## Exercise directions
Starting at the line that contains "before = set(bpy.data.objects)", restate each line word for word through the final line of the data, keeping both ends.

:::::

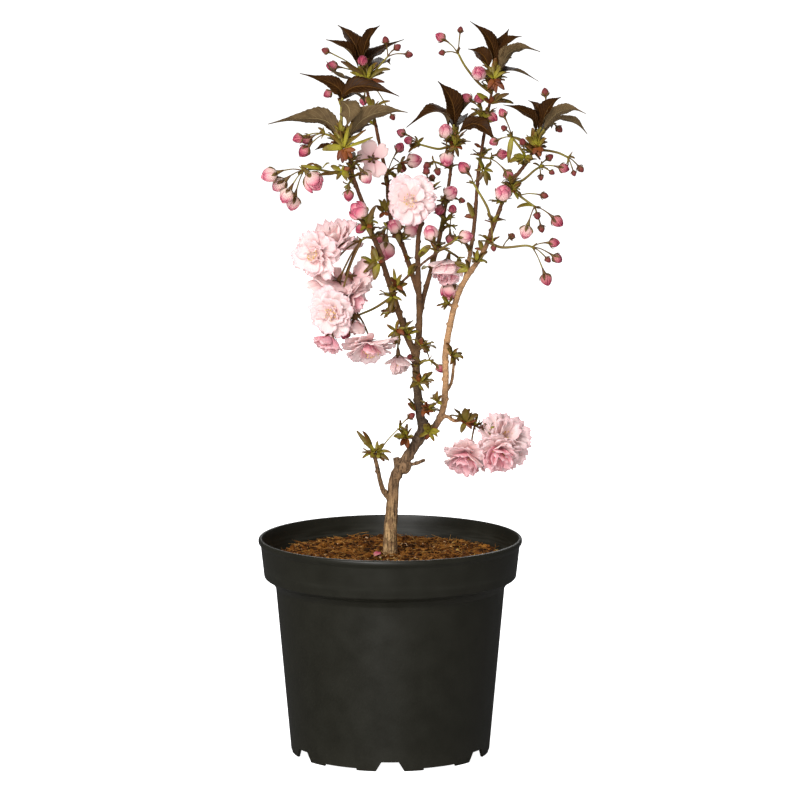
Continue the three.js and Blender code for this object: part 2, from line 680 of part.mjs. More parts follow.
// ---- Sprays: a stem with its buds, bracts and the stalks of its blooms ----

// A bud in one with its stalk, which swells into it.
function stalkedBud(from, [x, y, z, size], extra) {
  const centre = new THREE.Vector3(x, y, z);
  const facing = centre.clone().sub(from).normalize().addScaledVector(up, -0.2).normalize();
  const large = size >= largeBudFrom;
  const shape = large ? largeBudShape : smallBudShape;
  const budLength = shape[shape.length - 1][0] * size;
  const foot = centre.clone().addScaledVector(facing, -0.5 * size);
  const tip = foot.clone().addScaledVector(facing, budLength);
  const line = smoothLine([from, foot, centre, tip]);
  const stalkLength = line.getLength() - budLength;
  const stations = [[0, stalkRadius]];
  for (const [along, radius] of shape) {
    stations.push([Math.min((stalkLength + along * size) / line.getLength(), 1), radius * size]);
  }
  return stem(line, stations, large ? 5 : 4, extra);
}

// The stalk of a bloom, which flares into the bloom's calyx.
function bloomStalk(from, { calyx, facing }, extra) {
  const end = vector(calyx);
  const neck = end.clone().addScaledVector(vector(facing).normalize(), -blossom.calyxLength);
  const bow = from.clone().lerp(neck, 0.5).addScaledVector(up, archShare * from.distanceTo(neck));
  const line = smoothLine([from, bow, neck, end]);
  const neckShare = 1 - blossom.calyxLength / line.getLength();
  const stations = [
    [0, stalkRadius],
    [0.5 * neckShare, stalkRadius],
    [neckShare, 1.3 * stalkRadius],
    [1, blossom.calyxRadius],
  ];
  return stem(line, stations, 4, extra);
}

function makeSpray(spray, extra) {
  const { stem: points, buds = [], sideBuds = [], bracts = [], blooms: flowers = [] } = spray;
  const end = vector(points[points.length - 1]);
  const solids = [shoot(points, stemRadii, 4, extra)];
  for (const bud of buds) solids.push(stalkedBud(end, bud, extra));
  for (const { fork, bud } of sideBuds) solids.push(stalkedBud(vector(points[fork]), bud, extra));
  for (const tip of bracts) solids.push(bractBlade(end, vector(tip), extra));
  for (const name of flowers) solids.push(bloomStalk(end, blooms[name], extra));
  return join(solids);
}

// ---- Blooms: whorls of petals, one inside the other ----

// Each whorl: the reach of its petals as a share of half the bloom's width, how steeply they
// rise, how much flatter at the foot, how far in the clefts come, and the rings up each petal.
// The second whorl springs from the first at the inner root's radius.
const bloomForms = {
  full: {
    petals: 5,
    outline: [0, 1, 0.87, 1], // the cleft, a shoulder, the notch in the tip, a shoulder
    lift: [0, 0.05, -0.02, 0.01],
    innerRoot: 2.6,
    whorls: [
      { reach: 1, rise: 0.12, bowl: 0, cleft: 0.6, rings: [1] },
      { reach: 0.88, rise: 0.62, bowl: 0, cleft: 0.58, rings: [1] },
      { reach: 0.66, rise: 1.12, bowl: 0, cleft: 0.6, rings: [1] },
    ],
  },
  bell: {
    petals: 5,
    outline: [0, 1, 0.95],
    lift: [0, 0.04, -0.02],
    innerRoot: 1.2,
    whorls: [
      { reach: 1.2, rise: 0.8, bowl: 0.4, cleft: 0.66, rings: [0.5, 1] },
      { reach: 1, rise: 1.2, bowl: 0, cleft: 0.6, rings: [1] },
    ],
  },
};
const petalVariation = { length: 0.14, shortest: 0.93, rise: 0.18 };

// The rings of a bloom from its foot to its heart: under and over each whorl in turn.
function bloomRings({ whorls, innerRoot }) {
  const thickness = blossom.petalThickness;
  const [outer] = whorls;
  const steepestFoot = outer.rise - outer.bowl * (1 - outer.rings[0]) + petalVariation.rise;
  const rings = [{ radius: 0, height: 0 }];
  let root = { radius: 0, height: 0 };
  whorls.forEach((whorl, depth) => {
    const under = whorl.rings.map((share) => ({ whorl, depth, root, share, raised: 0 }));
    const over = whorl.rings.map((share) => ({ whorl, depth, root, share, raised: thickness }));
    rings.push(...under, ...over.reverse());
    root =
      depth === 0
        ? { radius: innerRoot, height: thickness + innerRoot * Math.tan(steepestFoot) }
        : {
            radius: root.radius - thickness * Math.sin(whorl.rise),
            height: root.height + thickness * Math.cos(whorl.rise),
          };
    if (depth < whorls.length - 1) rings.push(root);
  });
  rings.push({ radius: 0, height: root.height });
  return rings;
}

function makeBloom(bloom, seed) {
  const random = seeded(seed);
  const form = bloomForms[bloom.form];
  const rings = bloomRings(form);
  const steps = form.petals * form.outline.length;
  const foot = vector(bloom.calyx);
  const ahead = vector(bloom.facing).normalize();
  const right = ahead.clone().cross(Math.abs(ahead.z) < 0.8 ? up : front).normalize();
  const over = ahead.clone().cross(right);
  const start = random();
  const draw = (amount) => Array.from({ length: form.petals }, () => amount * random());
  const longer = form.whorls.map(() => draw(petalVariation.length));
  const steeper = form.whorls.map(() => draw(petalVariation.rise));
  const profile = rings.map(({ radius }, i) => new THREE.Vector2(radius === 0 ? 0 : 1, i));

  return bent(new THREE.LatheGeometry(profile, steps), (p) => {
    const ring = rings[Math.round(p.y)];
    const turn = (Math.atan2(p.x, p.z) / (2 * Math.PI) + 1) % 1;
    const step = Math.round(turn * steps) % steps;
    const angle = start + (step / steps) * 2 * Math.PI;
    let { radius, height } = ring;
    if (ring.whorl) {
      const { whorl, depth, root, share, raised } = ring;
      const shifted = (step + 2 * depth) % steps;
      const petal = Math.floor(shifted / form.outline.length);
      const part = shifted % form.outline.length;
      const inCleft = part === 0;
      const size = petalVariation.shortest + longer[depth][petal];
      const shape = inCleft ? whorl.cleft : form.outline[part] * size;
      const distance = (share * shape * whorl.reach * bloom.width) / 2;
      const rise = whorl.rise - whorl.bowl * (1 - share) + (inCleft ? 0 : steeper[depth][petal]);
      radius = root.radius + distance * Math.cos(rise) - raised * Math.sin(rise);
      height = root.height + distance * Math.sin(rise) + raised * Math.cos(rise);
      height += share * form.lift[part] * bloom.width;
    }
    return foot
      .clone()
      .addScaledVector(ahead, seatGap + height)
      .addScaledVector(right, radius * Math.cos(angle))
      .addScaledVector(over, radius * Math.sin(angle));
  });
}

const bloomMiddle = 0.3; // from the calyx, as a share of the bloom's width
const crowding = 0.62; // blooms nearer than this share of their widths together may touch

// Crowded blooms press against each other: each keeps to its own side of the plane between them.
function keepApart(name, solid) {
  const middleOf = ({ calyx, facing, width }) =>
    vector(calyx).addScaledVector(vector(facing).normalize(), bloomMiddle * width);
  const own = blooms[name];
  let kept = solid;
  for (const [otherName, other] of Object.entries(blooms)) {
    const between = middleOf(own).sub(middleOf(other));
    const distance = between.length();
    if (otherName === name || distance > crowding * (own.width + other.width)) continue;
    const otherShare = (distance * other.width) / (own.width + other.width);
    const normal = between.normalize();
    kept = kept.trimByPlane(normal.toArray(), middleOf(other).dot(normal) + otherShare + seatGap / 2);
  }
  return kept;
}

// ---- Tufts of leaves ----

// A narrow leaf on its stalk: toothed edges and a long drawn-out tip, row by row.
const leafOutline = [0.14, 0.5, 1, 0.72, 0.7, 0.08];

function makeTuft({ hub, shoot: points, leaves }, extra) {
  const foot = vector(hub);
  const crown = points ? vector(points[points.length - 1]) : foot;
  const solids = [];
  if (points) {
    solids.push(shoot([hub, ...points], youngShootRadii, 4, extra));
  } else {
    solids.push(egg(foot, up, leafHub.radius + extra, leafHub.length + 2 * extra, 5, 3));
  }
  for (const { root, middle, tip, width } of leaves) {
    const end = vector(tip);
    const along = end.clone().sub(vector(root));
    // Each leaf springs from its own side of the crown.
    const outward = end.clone().sub(crown).setZ(0).normalize();
    solids.push(
      blade({
        root: crown.clone().addScaledVector(outward, points ? stalkRadius : 0.7 * leafHub.radius),
        middle: vector(root).lerp(vector(middle), 0.6),
        tip: end,
        across: along.clone().cross(front).addScaledVector(along.clone().cross(up), leaf.tilt),
        width: (width + 2 * extra) / Math.cos(leaf.fold),
        thickness: leaf.thickness + 2 * extra,
        columns: 2,
        rows: leaf.rows,
        outline: leafOutline,
        fold: leaf.fold,
      }),
    );
  }
  return join(solids);
}

// ---- Assembly ----

const finishes = {
  pot: { color: 0x26261f, roughness: 0.55, metalness: 0 },
  soil: { color: 0x5a3f28, roughness: 1, metalness: 0 },
  wood: { color: 0x6b4f3b, roughness: 0.85, metalness: 0 },
  spray: { color: 0x7c5a35, roughness: 0.7, metalness: 0 },
  petal: { color: 0xf2ccd2, roughness: 0.65, metalness: 0 },
  leaf: { color: 0x4a3a1c, roughness: 0.55, metalness: 0 },
};

function meshOf(name, solid, finish, detail = plantDetail) {
  const built = mainBody(solid, detail).getMesh();
  const geometry = new THREE.BufferGeometry();
  geometry.setAttribute("position", new THREE.BufferAttribute(built.vertProperties, 3));
  geometry.setIndex(new THREE.BufferAttribute(built.triVerts, 1));
  geometry.computeVertexNormals();
  const mesh = new THREE.Mesh(geometry, new THREE.MeshStandardMaterial(finishes[finish]));
  mesh.name = name;
  return mesh;
}

const group = new THREE.Group();
const clearTree = makeTree(seatGap);

group.add(meshOf("pot", makePot(), "pot", potDetail));
group.add(meshOf("soil", makeSoil(clearTree), "soil"));
group.add(meshOf("tree", makeTree(0), "wood"));

// Sprays keep clear of the wood they grow from and of the sprays before them.
let clearSprays = clearTree;
for (const [name, spray] of Object.entries(sprays)) {
  group.add(meshOf("spray_" + name, makeSpray(spray, 0).subtract(clearSprays), "spray"));
  clearSprays = clearSprays.add(makeSpray(spray, seatGap));
}

Object.entries(blooms).forEach(([name, bloom], index) => {
  const own = keepApart(name, makeBloom(bloom, 11 + 7 * index));
  group.add(meshOf("bloom_" + name, own.subtract(clearSprays), "petal"));
});

let clearTufts = clearSprays;
for (const [name, tuft] of Object.entries(leafTufts)) {
  group.add(meshOf("leaves_" + name, makeTuft(tuft, 0).subtract(clearTufts), "leaf"));
  clearTufts = clearTufts.add(makeTuft(tuft, seatGap));
}

export default group;
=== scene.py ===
import bisect
import math
import random

import bpy
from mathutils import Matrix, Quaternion, Vector
from mathutils.bvhtree import BVHTree


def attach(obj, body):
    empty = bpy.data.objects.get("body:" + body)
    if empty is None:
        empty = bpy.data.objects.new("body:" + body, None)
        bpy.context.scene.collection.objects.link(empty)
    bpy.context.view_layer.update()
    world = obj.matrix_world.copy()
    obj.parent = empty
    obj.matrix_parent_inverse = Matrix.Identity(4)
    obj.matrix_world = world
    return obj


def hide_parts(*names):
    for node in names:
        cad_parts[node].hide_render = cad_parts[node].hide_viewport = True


# A young cherry in flower in its round nursery pot. Layout points are in millimetres.
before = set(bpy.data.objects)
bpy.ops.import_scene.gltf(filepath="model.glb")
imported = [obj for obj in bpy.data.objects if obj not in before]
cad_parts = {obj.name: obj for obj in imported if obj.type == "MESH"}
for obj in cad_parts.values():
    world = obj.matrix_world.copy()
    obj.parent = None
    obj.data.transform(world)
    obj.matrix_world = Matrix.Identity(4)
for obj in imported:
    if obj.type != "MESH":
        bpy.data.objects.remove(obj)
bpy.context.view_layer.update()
dice = random.Random(11)
upward = Vector((0, 0, 1))
forward = Vector((0, -1, 0))
# The turn from one scale, node or stamen to the next, in radians
spiral = 2.4


def deselectAll():
    if bpy.context.object and bpy.context.object.mode != "OBJECT":
        bpy.ops.object.mode_set(mode="OBJECT")
    bpy.ops.object.select_all(action="DESELECT")


def choose(*pieces):
    deselectAll()
    for piece in pieces:
        piece.select_set(True)
    bpy.context.view_layer.objects.active = pieces[0]


def applyModifier(piece, kind, **settings):
    choose(piece)
    modifier = piece.modifiers.new(kind.title(), kind)
    for name, value in settings.items():
        setattr(modifier, name, value)
    bpy.ops.object.modifier_apply(modifier=modifier.name)


def roughen(piece, name, grainSize, height, depth=2, **settings):
    lumps = bpy.data.textures.new(name, "CLOUDS")
    lumps.noise_scale = grainSize
    lumps.noise_depth = depth
    applyModifier(piece, "DISPLACE", texture=lumps, strength=height, mid_level=0.5,
                  texture_coords="LOCAL", **settings)


def joinPieces(name, parts):
    choose(*parts)
    if len(parts) > 1:
        bpy.ops.object.join()
    piece = bpy.context.object
    piece.name = piece.data.name = name
    return piece


def finish(name, parts, slot, *nodes):
    piece = joinPieces(name, parts)
    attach(piece, "root")
    if nodes:
        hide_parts(*nodes)


def dropTemplate(*templates):
    for template in templates:
        bpy.data.meshes.remove(template.data)


def between(low, high, share):
    return low + (high - low) * share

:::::

## The solution
before = set(bpy.data.objects)
bpy.ops.import_scene.gltf(filepath="model.glb")
imported = [obj for obj in bpy.data.objects if obj not in before]
cad_parts = {obj.name: obj for obj in imported if obj.type == "MESH"}
for obj in cad_parts.values():
    world = obj.matrix_world.copy()
    obj.parent = None
    obj.data.transform(world)
    obj.matrix_world = Matrix.Identity(4)
for obj in imported:
    if obj.type != "MESH":
        bpy.data.objects.remove(obj)
bpy.context.view_layer.update()
dice = random.Random(11)
upward = Vector((0, 0, 1))
forward = Vector((0, -1, 0))
# The turn from one scale, node or stamen to the next, in radians
spiral = 2.4


def deselectAll():
    if bpy.context.object and bpy.context.object.mode != "OBJECT":
        bpy.ops.object.mode_set(mode="OBJECT")
    bpy.ops.object.select_all(action="DESELECT")


def choose(*pieces):
    deselectAll()
    for piece in pieces:
        piece.select_set(True)
    bpy.context.view_layer.objects.active = pieces[0]


def applyModifier(piece, kind, **settings):
    choose(piece)
    modifier = piece.modifiers.new(kind.title(), kind)
    for name, value in settings.items():
        setattr(modifier, name, value)
    bpy.ops.object.modifier_apply(modifier=modifier.name)


def roughen(piece, name, grainSize, height, depth=2, **settings):
    lumps = bpy.data.textures.new(name, "CLOUDS")
    lumps.noise_scale = grainSize
    lumps.noise_depth = depth
    applyModifier(piece, "DISPLACE", texture=lumps, strength=height, mid_level=0.5,
                  texture_coords="LOCAL", **settings)


def joinPieces(name, parts):
    choose(*parts)
    if len(parts) > 1:
        bpy.ops.object.join()
    piece = bpy.context.object
    piece.name = piece.data.name = name
    return piece


def finish(name, parts, slot, *nodes):
    piece = joinPieces(name, parts)
    attach(piece, "root")
    if nodes:
        hide_parts(*nodes)


def dropTemplate(*templates):
    for template in templates:
        bpy.data.meshes.remove(template.data)


def between(low, high, share):
    return low + (high - low) * share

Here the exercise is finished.